これをもし絵にするなら、何色がいるんだろう?
オレンジ、黄色、赤、茶色、緑、黄緑、グレーまである!
これまで紅葉は、赤、オレンジ、黄色だけだと思っていた。
それからというもの、一つのものをよく見るようになった。
アートの習い事では水彩画とクレヨンは教えてもらえたけれど、色鉛筆はなかった。
だから、この本を手に取ることになったのだ。
開けてみて、驚いた。
鉛筆の持ち方一つで、表現が変わる!
その上、まるの中を色鉛筆で塗りつぶす。それだけで8パターンもある!
丸く描きながら塗ったり、縦の棒を重ねるように塗るパターン、ジグザグを描きながら塗るなど、多様だ。
色鉛筆でも重ね塗りをすることで、色に深みを出したり、グラデーションを作ったりする。水彩画は色が重なるイメージが湧いたが、まさか色鉛筆まで色を重ねるとは、アートを習った後でさえ、考えもしなかった。
みかんを塗る時に、オレンジ一色で塗るのと、黄色とオレンジを重ねる、黄色と赤を重ねる、それぞれのパターンで全く違うオレンジになる。

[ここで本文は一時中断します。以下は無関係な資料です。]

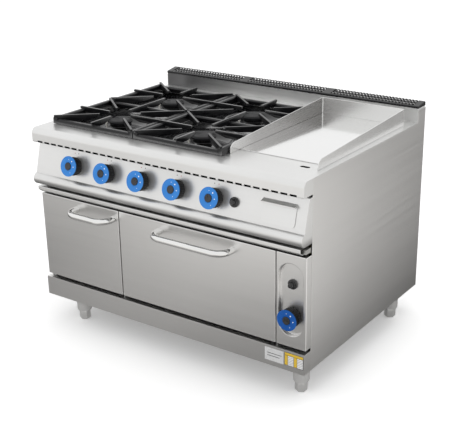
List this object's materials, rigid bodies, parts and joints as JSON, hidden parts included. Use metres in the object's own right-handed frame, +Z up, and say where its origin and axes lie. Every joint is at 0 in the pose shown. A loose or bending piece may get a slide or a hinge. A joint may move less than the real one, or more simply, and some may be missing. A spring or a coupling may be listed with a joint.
{
  "type": "commercial gas range",
  "caption": "Free-standing commercial gas range with open burners under cast grates, a smooth griddle with splash guard, an oven, a side cabinet and a rear flue.",
  "frame": {"origin": "on the floor, at the middle of the range's overall box seen from above, which includes the door handles", "axes": "+X to the right as the user faces the range, +Y from the controls to the flue, +Z up"},
  "size_m": [1.2, 0.9406, 0.876],
  "materials": {
    "brushed_steel": "brushed",
    "inner_steel": "satin mill finish",
    "polished_steel": "polished",
    "cast_iron": "satin black, slightly rough",
    "black_enamel": "gloss vitreous enamel",
    "black_plastic": "satin",
    "mineral_wool": "matt fibrous",
    "seal_rope": "matt",
    "pipe_steel": "satin"
  },
  "bodies": {
    "range_body": {"kick_plate": "brushed_steel", "side_panel_left": "brushed_steel", "side_panel_right": "brushed_steel", "back_panel": "brushed_steel", "front_bar": "brushed_steel", "oven_control_box": "brushed_steel", "deck": "brushed_steel", "control_panel": "brushed_steel", "griddle_splash_guard": "brushed_steel", "flue_riser": "brushed_steel", "leg_sleeve_1": "brushed_steel", "leg_sleeve_2": "brushed_steel", "leg_sleeve_3": "brushed_steel", "leg_sleeve_4": "brushed_steel", "base_tray": "inner_steel", "cabinet_box": "inner_steel", "oven_liner": "inner_steel", "oven_sole_plate": "inner_steel", "cabinet_hinge_rod": "inner_steel", "oven_hinge_rod": "inner_steel", "griddle_plate": "polished_steel", "burner_body_1": "cast_iron", "burner_body_2": "cast_iron", "burner_body_3": "cast_iron", "burner_body_4": "cast_iron", "burner_pan_left": "black_enamel", "burner_pan_right": "black_enamel", "flue_grille": "black_enamel", "burner_cap_1": "black_enamel", "burner_cap_2": "black_enamel", "burner_cap_3": "black_enamel", "burner_cap_4": "black_enamel", "oven_insulation": "mineral_wool", "oven_burner": "pipe_steel", "gas_rail": "pipe_steel", "gas_supply_pipe": "pipe_steel", "griddle_burner": "pipe_steel"},
    "cabinet_door": {"cabinet_door_skin": "brushed_steel", "cabinet_door_liner": "inner_steel", "cabinet_door_handle": "polished_steel"},
    "oven_door": {"oven_door_skin": "brushed_steel", "oven_door_liner": "inner_steel", "oven_door_handle": "polished_steel", "oven_door_gasket": "seal_rope"},
    "grease_drawer": {"grease_drawer": "brushed_steel"},
    "oven_rack": {"oven_rack": "polished_steel"},
    "grate_left": {"grate_left": "cast_iron"},
    "grate_right": {"grate_right": "cast_iron"},
    "knob_1": {"knob_1": "black_plastic"},
    "knob_2": {"knob_2": "black_plastic"},
    "knob_3": {"knob_3": "black_plastic"},
    "knob_4": {"knob_4": "black_plastic"},
    "knob_5": {"knob_5": "black_plastic"},
    "oven_knob": {"oven_knob": "black_plastic"},
    "igniter_button_hob": {"igniter_button_hob": "black_plastic"},
    "igniter_button_oven": {"igniter_button_oven": "black_plastic"},
    "leg_foot_1": {"leg_foot_1": "inner_steel"},
    "leg_foot_2": {"leg_foot_2": "inner_steel"},
    "leg_foot_3": {"leg_foot_3": "inner_steel"},
    "leg_foot_4": {"leg_foot_4": "inner_steel"}
  },
  "joints": [
    {"name": "knob_1_turn", "type": "hinge", "parent": "range_body", "child": "knob_1", "pos_m": [-0.4025, -0.39747, 0.6805], "axis": [0, -0.965, 0.2624], "range_deg": [0, 210]},
    {"name": "knob_2_turn", "type": "hinge", "parent": "range_body", "child": "knob_2", "pos_m": [-0.24194, -0.39747, 0.6805], "axis": [0, -0.965, 0.2624], "range_deg": [0, 210]},
    {"name": "knob_3_turn", "type": "hinge", "parent": "range_body", "child": "knob_3", "pos_m": [-0.08139, -0.39747, 0.6805], "axis": [0, -0.965, 0.2624], "range_deg": [0, 210]},
    {"name": "knob_4_turn", "type": "hinge", "parent": "range_body", "child": "knob_4", "pos_m": [0.07917, -0.39747, 0.6805], "axis": [0, -0.965, 0.2624], "range_deg": [0, 210]},
    {"name": "knob_5_turn", "type": "hinge", "parent": "range_body", "child": "knob_5", "pos_m": [0.23972, -0.39747, 0.6805], "axis": [0, -0.965, 0.2624], "range_deg": [0, 210]},
    {"name": "oven_knob_turn", "type": "hinge", "parent": "range_body", "child": "oven_knob", "pos_m": [0.54, -0.38175, 0.312], "axis": [0, -1, 0], "range_deg": [0, 270]},
    {"name": "igniter_hob_press", "type": "slide", "parent": "range_body", "child": "igniter_button_hob", "axis": [0, 0.965, -0.2624], "range_m": [0, 0.006], "stiffness_N_per_m": 600, "springref_m": -0.003},
    {"name": "igniter_oven_press", "type": "slide", "parent": "range_body", "child": "igniter_button_oven", "axis": [0, 1, 0], "range_m": [0, 0.006], "stiffness_N_per_m": 600, "springref_m": -0.003},
    {"name": "cabinet_door_hinge", "type": "hinge", "parent": "range_body", "child": "cabinet_door", "pos_m": [-0.588, -0.37975, 0.37], "axis": [0, 0, -1], "range_deg": [0, 110]},
    {"name": "oven_door_hinge", "type": "hinge", "parent": "range_body", "child": "oven_door", "pos_m": [0.137, -0.37975, 0.21], "axis": [1, 0, 0], "range_deg": [0, 90], "stiffness_Nm_per_rad": 5, "springref_deg": -11.46},
    {"name": "grease_drawer_slide", "type": "slide", "parent": "range_body", "child": "grease_drawer", "axis": [0, -1, 0], "range_m": [0, 0.36]},
    {"name": "oven_rack_slide", "type": "slide", "parent": "range_body", "child": "oven_rack", "axis": [0, -1, 0], "range_m": [0, 0.035]},
    {"name": "grate_left_lift", "type": "slide", "parent": "range_body", "child": "grate_left", "axis": [0, 0, 1], "range_m": [0, 0.12]},
    {"name": "grate_right_lift", "type": "slide", "parent": "range_body", "child": "grate_right", "axis": [0, 0, 1], "range_m": [0, 0.12]},
    {"name": "leg_foot_1_screw", "type": "slide", "parent": "range_body", "child": "leg_foot_1", "axis": [0, 0, -1], "range_m": [0, 0.03]},
    {"name": "leg_foot_2_screw", "type": "slide", "parent": "range_body", "child": "leg_foot_2", "axis": [0, 0, -1], "range_m": [0, 0.03]},
    {"name": "leg_foot_3_screw", "type": "slide", "parent": "range_body", "child": "leg_foot_3", "axis": [0, 0, -1], "range_m": [0, 0.03]},
    {"name": "leg_foot_4_screw", "type": "slide", "parent": "range_body", "child": "leg_foot_4", "axis": [0, 0, -1], "range_m": [0, 0.03]}
  ]
}
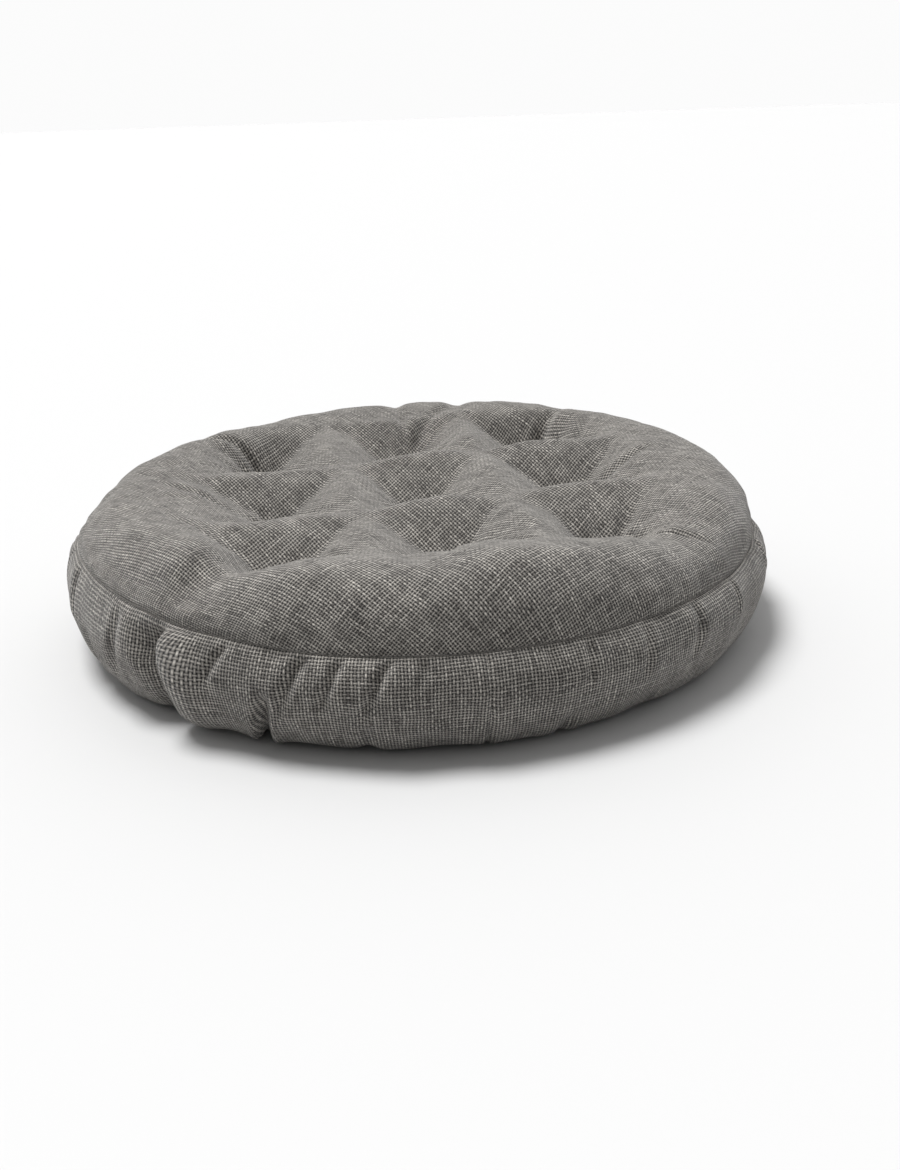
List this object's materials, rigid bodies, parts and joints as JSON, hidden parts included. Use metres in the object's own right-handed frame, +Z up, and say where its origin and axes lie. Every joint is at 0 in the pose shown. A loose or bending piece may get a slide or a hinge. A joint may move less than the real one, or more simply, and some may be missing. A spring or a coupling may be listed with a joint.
{
  "type": "chair seat pad",
  "caption": "Round tufted seat pad with a plump rim: woven top and bottom panels sewn to a side band, fibre filling, and twine stitches that pull the middle down.",
  "frame": {"origin": "on the surface the pad rests on, under the middle of the pad", "axes": "+Z up through the pad's thickness, -Y towards the front, +X to the right seen from the front"},
  "size_m": [0.397, 0.397, 0.085],
  "materials": {
    "linen_cloth": "matte",
    "fibre": "matte",
    "sewing_thread": "matte",
    "tufting_twine": "matte"
  },
  "bodies": {
    "root": {"top_cover_panel": "linen_cloth", "bottom_cover_panel": "linen_cloth", "side_band": "linen_cloth", "fibre_filling": "fibre", "upper_seam_thread": "sewing_thread", "lower_seam_thread": "sewing_thread", "band_join_thread": "sewing_thread", "tuft_stitch_front_left": "tufting_twine", "tuft_stitch_front_centre": "tufting_twine", "tuft_stitch_front_right": "tufting_twine", "tuft_stitch_middle_left": "tufting_twine", "tuft_stitch_middle_centre": "tufting_twine", "tuft_stitch_middle_right": "tufting_twine", "tuft_stitch_back_left": "tufting_twine", "tuft_stitch_back_centre": "tufting_twine", "tuft_stitch_back_right": "tufting_twine"}
  },
  "joints": []
}
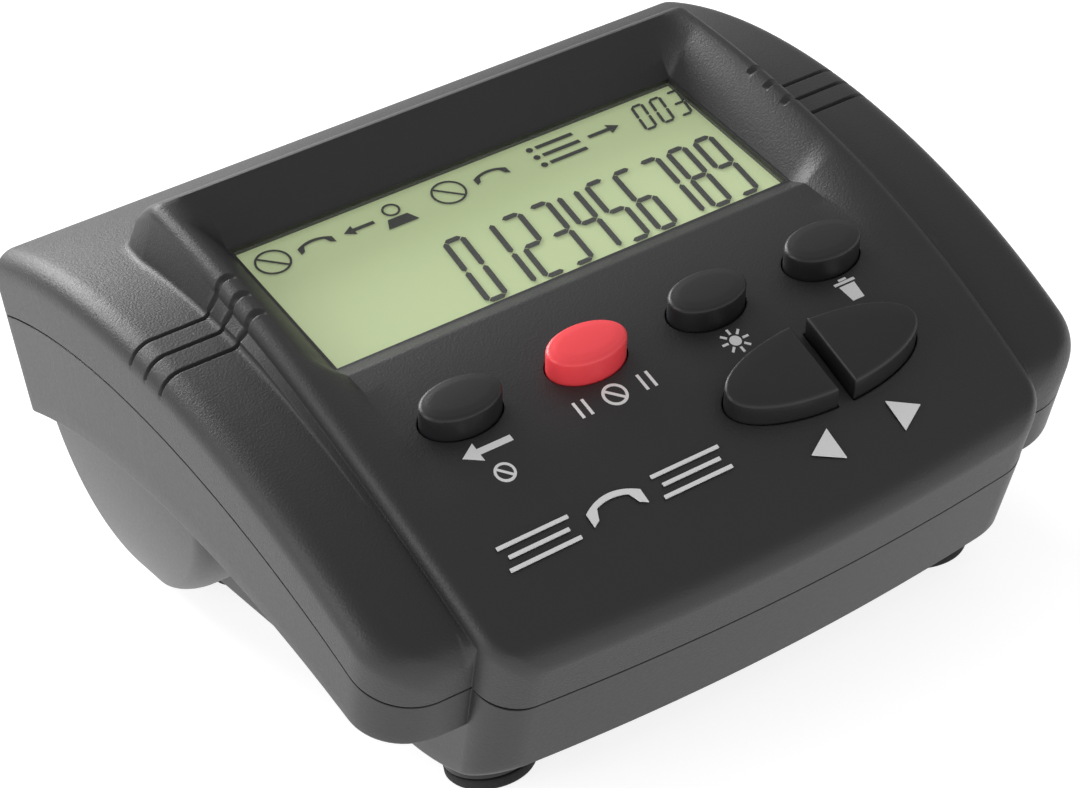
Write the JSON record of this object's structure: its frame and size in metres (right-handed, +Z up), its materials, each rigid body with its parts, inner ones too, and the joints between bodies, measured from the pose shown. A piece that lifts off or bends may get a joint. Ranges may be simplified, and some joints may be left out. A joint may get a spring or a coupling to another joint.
{
  "type": "telephone call screener",
  "caption": "Desk telephone call screener: sloped housing on a tub base, wide liquid crystal display under a hood, oval push keys, a split rocker-shaped key pair and two line sockets behind.",
  "frame": {"origin": "middle of the footprint, on the desk", "axes": "+X to the right seen from the front, +Y to the back, +Z up; the sloped deck with the keys faces -Y and up"},
  "size_m": [0.1154, 0.1044, 0.0654],
  "materials": {
    "charcoal_abs": "fine satin grain",
    "black_key": "satin",
    "red_key": "semi gloss",
    "clear_lens": "clear, polished",
    "display_glass": "grey-green liquid crystal glass",
    "white_plastic": "matte",
    "black_rubber": "matte",
    "grey_rubber": "matte",
    "green_board": "semi matte circuit board",
    "screw_steel": "plain steel",
    "chip_black": "matte",
    "coil_yellow": "taped coil",
    "part_blue": "sleeved"
  },
  "bodies": {
    "housing": {"upper_shell": "charcoal_abs", "lower_shell": "charcoal_abs", "display_lens": "clear_lens", "lcd_glass": "display_glass", "backlight_plate": "white_plastic", "zebra_strip_front": "grey_rubber", "zebra_strip_rear": "grey_rubber", "lcd_bezel": "white_plastic", "keypad_mat": "grey_rubber", "key_board": "green_board", "key_board_screw_1": "screw_steel", "key_board_screw_2": "screw_steel", "key_board_screw_3": "screw_steel", "key_board_screw_4": "screw_steel", "ribbon_cable": "white_plastic", "main_board": "green_board", "main_board_screw_1": "screw_steel", "main_board_screw_2": "screw_steel", "main_board_screw_3": "screw_steel", "main_board_screw_4": "screw_steel", "line_jack": "chip_black", "phone_jack": "chip_black", "line_transformer": "coil_yellow", "hook_relay": "chip_black", "processor_chip": "chip_black", "caller_id_chip": "chip_black", "crystal_can": "screw_steel", "capacitor_1": "part_blue", "capacitor_2": "part_blue", "capacitor_3": "part_blue", "surge_varistor": "part_blue", "case_screw_1": "screw_steel", "case_screw_2": "screw_steel", "case_screw_3": "screw_steel", "case_screw_4": "screw_steel", "foot_front_left": "black_rubber", "foot_front_right": "black_rubber", "foot_rear_left": "black_rubber", "foot_rear_right": "black_rubber"},
    "key_1": {"key_1": "black_key"},
    "key_2": {"key_2": "red_key"},
    "key_3": {"key_3": "black_key"},
    "key_4": {"key_4": "black_key"},
    "key_left": {"key_left": "black_key"},
    "key_right": {"key_right": "black_key"}
  },
  "joints": [
    {"name": "key_1_press", "type": "slide", "parent": "housing", "child": "key_1", "axis": [0, 0.309, -0.9511], "range_m": [0, 0.0012], "stiffness_N_per_m": 450, "springref_m": -0.0004, "deforming": ["keypad_mat"]},
    {"name": "key_2_press", "type": "slide", "parent": "housing", "child": "key_2", "axis": [0, 0.309, -0.9511], "range_m": [0, 0.0012], "stiffness_N_per_m": 450, "springref_m": -0.0004, "deforming": ["keypad_mat"]},
    {"name": "key_3_press", "type": "slide", "parent": "housing", "child": "key_3", "axis": [0, 0.309, -0.9511], "range_m": [0, 0.0012], "stiffness_N_per_m": 450, "springref_m": -0.0004, "deforming": ["keypad_mat"]},
    {"name": "key_4_press", "type": "slide", "parent": "housing", "child": "key_4", "axis": [0, 0.309, -0.9511], "range_m": [0, 0.0012], "stiffness_N_per_m": 450, "springref_m": -0.0004, "deforming": ["keypad_mat"]},
    {"name": "key_left_press", "type": "slide", "parent": "housing", "child": "key_left", "axis": [0, 0.309, -0.9511], "range_m": [0, 0.0012], "stiffness_N_per_m": 450, "springref_m": -0.0004, "deforming": ["keypad_mat"]},
    {"name": "key_right_press", "type": "slide", "parent": "housing", "child": "key_right", "axis": [0, 0.309, -0.9511], "range_m": [0, 0.0012], "stiffness_N_per_m": 450, "springref_m": -0.0004, "deforming": ["keypad_mat"]}
  ]
}
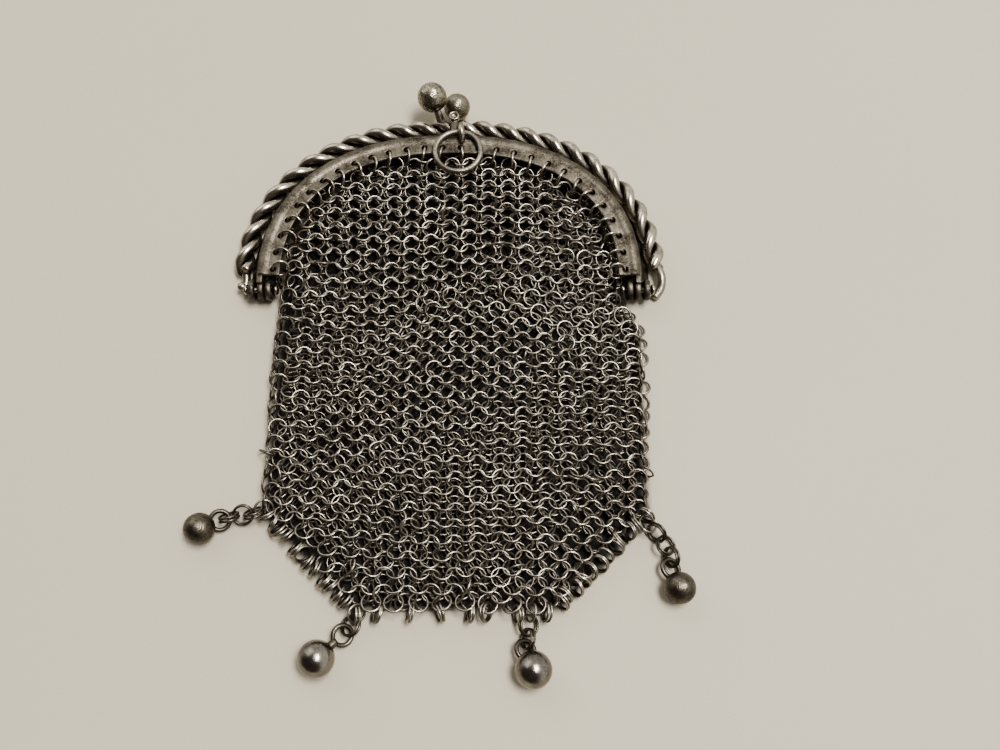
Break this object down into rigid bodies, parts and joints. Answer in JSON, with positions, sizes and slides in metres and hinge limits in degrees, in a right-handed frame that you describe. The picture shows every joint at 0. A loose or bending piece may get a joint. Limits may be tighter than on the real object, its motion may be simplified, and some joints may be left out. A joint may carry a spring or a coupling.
{
  "type": "metal mesh coin purse",
  "caption": "Small purse of linked metal rings on an arched hinged frame with a rope edge, a ball clasp, a hanging ring and ball drops, lying on its back.",
  "frame": {"origin": "under the middle of the purse's box, on the surface it lies on", "axes": "+X across the purse to its right as seen from the front, +Y from the bag up to the clasp, +Z out of the front, up from the table"},
  "size_m": [0.066, 0.0864, 0.0073],
  "materials": {
    "frame_silver": "worn, slightly tarnished silver",
    "wire_silver": "drawn silver wire, tarnished in the recesses",
    "mesh_silver": "darkened silver rings with bright worn crests",
    "ball_silver": "polished silver with brown tarnish and fine scratches"
  },
  "bodies": {
    "root": {"frame_front": "frame_silver", "frame_back": "frame_silver", "hinge_pin_left": "wire_silver", "hinge_pin_right": "wire_silver", "bail_ring": "wire_silver", "hanging_ring": "wire_silver", "mesh_bag": "mesh_silver", "drop_ball_left": "ball_silver", "drop_ball_bottom_left": "ball_silver", "drop_ball_bottom_right": "ball_silver", "drop_ball_right": "ball_silver", "jump_ring_left_1a": "wire_silver", "jump_ring_left_1b": "wire_silver", "jump_ring_left_2a": "wire_silver", "jump_ring_left_2b": "wire_silver", "jump_ring_left_3a": "wire_silver", "jump_ring_left_3b": "wire_silver", "jump_ring_bottom_left_1a": "wire_silver", "jump_ring_bottom_left_1b": "wire_silver", "jump_ring_bottom_right_1a": "wire_silver", "jump_ring_bottom_right_1b": "wire_silver", "jump_ring_bottom_right_2a": "wire_silver", "jump_ring_bottom_right_2b": "wire_silver", "jump_ring_right_1a": "wire_silver", "jump_ring_right_1b": "wire_silver", "jump_ring_right_2a": "wire_silver", "jump_ring_right_2b": "wire_silver", "jump_ring_right_3a": "wire_silver", "jump_ring_right_3b": "wire_silver"}
  },
  "joints": []
}
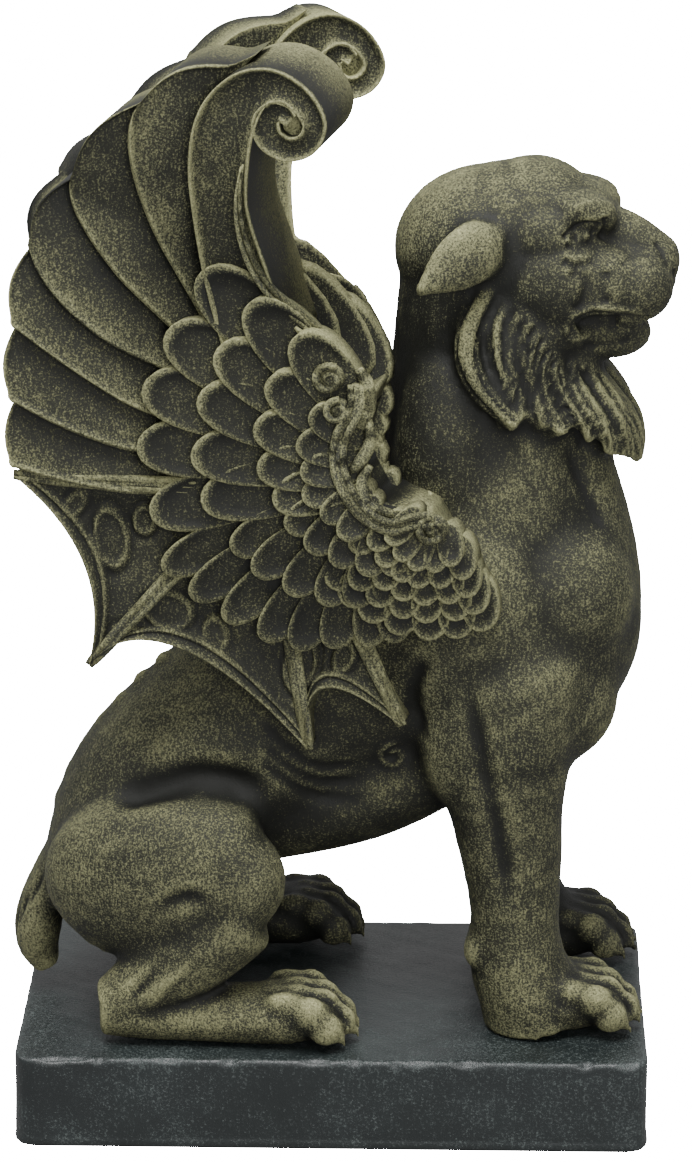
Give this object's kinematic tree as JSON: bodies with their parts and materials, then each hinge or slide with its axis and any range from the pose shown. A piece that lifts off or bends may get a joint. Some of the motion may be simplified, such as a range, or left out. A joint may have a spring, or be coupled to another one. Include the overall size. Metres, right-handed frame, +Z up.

これをもし、中学の時の美術の先生が教えてくれていたら?
私は「2」なんて取らなかったんじゃないだろうか。
私はこの本に出会って変わった。
いまだに、絵に対して自信を持つことはできない。しかし「2」は、私の何かが悪かったのではなく、描き方を誰からも知らされていなかった。それだけなのかもしれないと思えた。
プロに習うことができれば、絵に限らず、人生で全ての「2」は「3」以上になりえる気がする。
もし、そこに習得する面白さが加わって、夢中になれたとしたら「4」にも「5」にもなっていけるのではないだろうか。
もし、私のように絵に苦手意識がある方がいたら、この本、おすすめです。